Las pirámides fueron edificadas por la fuerza de innumerables músculos humanos. En las canteras se practicaban, con un torno, unos agujeros y en ellos se colocaban unos tacos de madera mojados para que se hincharan y de este modo hacer saltar como si se emplease pólvora, los bloques de granito de los montes de Mokatam. Luego, por medio de rodillos, se los arrastraba y transportaba. Una hilera de piedra tras otra iban formando la pirámide. Uno de los más difíciles problemas arqueológicos ha sido el hecho de saber si se seguía un plan de construcción único o varios —Lepsius y Petrie sostenían dos opiniones contrarias—; pero las investigaciones más recientes se inclinan a favor de Lepsius, y se supone que había varios proyectos. El trabajo realizado por estas personas hace 4.700 años era tal que, como dice Petrie, se podían cubrir con el pulgar los errores en las medidas de longitud y en las junturas de las piedras de la Gran Pirámide. Disponían los bloques de piedra de tal manera, que, hace ochocientos años, el escritor árabe Abd-el-Latif observaba lleno de admiración lo que aún hoy todo viajero, acompañado por un guía de agencia, puede comprobar en la gran sala de la pirámide de Keops, a la luz de magnesio y por medio de la cámara fotográfica: que allí se ejecutaba un trabajo maestro, ya que ni por las rendijas de unión de los bloques se podía «introducir ni una aguja ni un pelo». Y los antiguos constructores variaban esta técnica cuando en la cámara mortuoria propiamente dicha, para descargar el peso del enorme techo de granito, proyectaban encima cinco espacios vacíos. Aunque —como dijo un crítico erróneamente—, según cálculos modernos, con uno habría bastado, no debe olvidarse que en nuestra época de las vigas de doble T y soportes analizados por rayos infrarrojos, no sólo se construyen nuestros puentes con un incremento de seguridad de cinco, sino de hasta ocho o doce veces sobre lo previsto.

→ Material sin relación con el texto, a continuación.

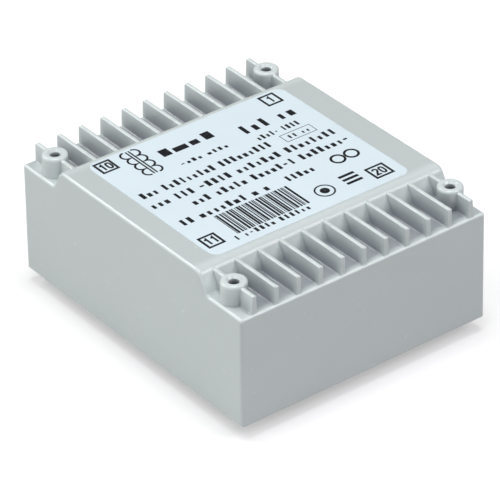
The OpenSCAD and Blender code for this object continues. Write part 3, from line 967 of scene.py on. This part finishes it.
def add_camera():
    """The back axis points from the part to the camera: azimuth is counted from -Y towards +X."""
    az, el, roll = (math.radians(CAMERA[k]) for k in ("azimuth", "elevation", "roll"))
    back = Vector((math.sin(az) * math.cos(el), -math.cos(az) * math.cos(el), math.sin(el)))
    right = Vector((math.cos(az), math.sin(az), 0))
    up = back.cross(right)
    place = (back * CAMERA["distance"] + right * CAMERA["aside"] + up * CAMERA["up"]) * MM
    turned_right = right * math.cos(roll) + up * math.sin(roll)
    turned_up = up * math.cos(roll) - right * math.sin(roll)
    data = bpy.data.cameras.new("camera")
    data.lens = CAMERA["lens"]
    data.sensor_width = 36.0
    data.clip_start = 0.01
    data.dof.use_dof = False
    camera = bpy.data.objects.new("camera", data)
    turn = Matrix((turned_right, turned_up, back)).transposed().to_4x4()
    camera.matrix_world = Matrix.Translation(place) @ turn
    bpy.context.scene.collection.objects.link(camera)
    bpy.context.scene.camera = camera


class TRANSFORMER_OT_stage(bpy.types.Operator):
    """Set up the floor, the lamps, the world and the camera"""
    bl_idname = "transformer.stage"
    bl_label = "Stage"

    def execute(self, context):
        p = settings(context, "studio")
        context.scene.view_settings.view_transform = "Standard"
        mesh = bpy.data.meshes.new("floor")
        z = PIN_LOW.z - FLOOR_GAP
        corners = [(-1, -1), (1, -1), (1, 1), (-1, 1)]
        mesh.from_pydata([(x * FLOOR_HALF, y * FLOOR_HALF, z) for x, y in corners], [],
                         [(0, 1, 2, 3)])
        floor = bpy.data.objects.new("floor", mesh)
        context.scene.collection.objects.link(floor)
        mesh.materials.append(floor_material(p))
        studio_world(p)
        for name, (place, size, power, colour) in LAMPS.items():
            area_lamp(name, place, size, power * p.lamps, colour)
        add_camera()
        return {"FINISHED"}


STEPS = (TRANSFORMER_OT_stage, TRANSFORMER_OT_case, TRANSFORMER_OT_resin, TRANSFORMER_OT_core,
         TRANSFORMER_OT_coils, TRANSFORMER_OT_pins, TRANSFORMER_OT_film, TRANSFORMER_OT_print)


class TRANSFORMER_PT_panel(bpy.types.Panel):
    """Steps that finish the transformer"""
    bl_label = "Transformer"
    bl_idname = "TRANSFORMER_PT_panel"
    bl_space_type = "VIEW_3D"
    bl_region_type = "UI"
    bl_category = "Transformer"

    def draw(self, context):
        for step in STEPS:
            self.layout.operator(step.bl_idname)
        for name, group in SETTINGS.items():
            column = self.layout.column()
            for key in group.__annotations__:
                column.prop(settings(context, name), key)


SETTINGS = {"case": CaseSettings, "label": LabelSettings, "inside": InsideSettings,
            "studio": StudioSettings}


def register():
    for group in SETTINGS.values():
        bpy.utils.register_class(group)
    for name, group in SETTINGS.items():
        setattr(bpy.types.Scene, "transformer_" + name, PointerProperty(type=group))
    for step in STEPS:
        bpy.utils.register_class(step)
    bpy.utils.register_class(TRANSFORMER_PT_panel)


def unregister():
    bpy.utils.unregister_class(TRANSFORMER_PT_panel)
    for step in reversed(STEPS):
        bpy.utils.unregister_class(step)
    for name in SETTINGS:
        delattr(bpy.types.Scene, "transformer_" + name)
    for group in SETTINGS.values():
        bpy.utils.unregister_class(group)


def main():
    register()
    bpy.ops.transformer.stage()
    bpy.ops.transformer.case()
    bpy.ops.transformer.resin()
    bpy.ops.transformer.core()
    bpy.ops.transformer.coils()
    bpy.ops.transformer.pins()
    bpy.ops.transformer.film()
    bpy.ops.transformer.print()


if __name__ == "__main__":
    main()
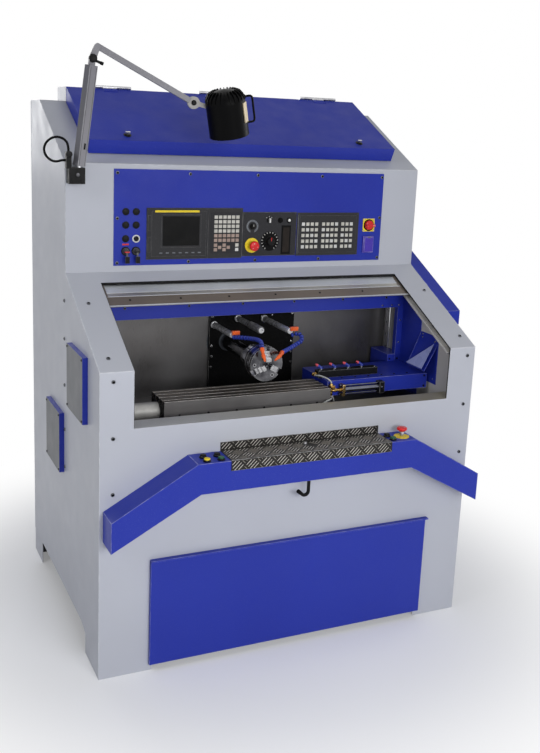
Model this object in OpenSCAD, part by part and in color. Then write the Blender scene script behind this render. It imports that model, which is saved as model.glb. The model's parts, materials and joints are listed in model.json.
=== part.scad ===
// CNC key cutting centre: enclosed cabinet with control face, work area, console bar and lamp.
// Millimetres, +Z up, front towards -Y. The origin is on the floor, in the middle of the footprint.

/* [Cabinet] */
// Width over both side panels
cabinet_w = 1530; // [1490:5:1600]
// Depth from the lower front to the rear panel
cabinet_d = 1145; // [1120:5:1300]
// Height of the vertical lower front
front_h = 1140; // [1135:1:1160]
// Horizontal run of the sloped window face
slope_run = 510; // [500:1:520]
// Rise of the sloped window face
slope_rise = 255; // [250:1:262]
// Height of the upright control face
face_h = 410; // [405:5:450]
// Horizontal run of the sloped roof
roof_run = 455; // [445:1:470]
// Rise of the sloped roof
roof_rise = 225; // [215:1:240]
// Thickness of the cabinet sheet
sheet_t = 3; // [2:0.5:4]
// Width of each front leg
leg_w = 200; // [190:1:205]
// Height of the tank opening between the legs
tank_open_h = 430; // [430:1:436]
// Length of each front foot along the side
front_foot_l = 193; // [170:1:220]
// Length of each rear foot along the side
rear_foot_l = 160; // [130:1:190]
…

Las pirámides seguirán en pie aún por mucho tiempo. De la de Keops tan sólo ha desaparecido el pico, formándose una meseta de unos diez metros cuadrados en su altiva cima. En la parte exterior se ha desprendido el revestimiento liso consistente en una capa externa de fina piedra caliza de Mokatam, con lo cual queda al descubierto la piedra amarillenta de la obra maciza. Pero la pirámide sigue desafiando los siglos. Y, lo mismo que ella, muchas otras. Ahora bien, ¿dónde están los reyes que buscaron dentro de ellas la seguridad, el refugio libre de angustias para su cuerpo y su
ka
?

Aquí, el orgullo de los faraones se vio castigado por una trágica justicia, bien merecida. Los que no reposaban en fortalezas de piedra, sino en las mastabas, simples panteones bajo la tierra, o se tostaban en sencillas tumbas de arena, gozaban de más protección que los altos gobernantes. Los salteadores han burlado la ilimitada previsión de muchos de ellos. El sarcófago de granito de Keops fue violado y está vacío, no sabemos desde cuándo. El sarcófago lo halló ya Belzoni, en 1818, con la tapa rota y lleno de piedras. La tapa del sarcófago de basalto de Micerino, tan ricamente ornamentada, faltaba ya por el año 30 del siglo pasado, cuando el coronel Vyse encontró la cámara mortuoria del sepulcro; algunas partes del féretro interior de madera aparecían esparcidas por la estancia superior, y con ellas algunas partes de la propia momia real. El barco que transportaba el sarcófago a Inglaterra se hundió después ante las costas españolas.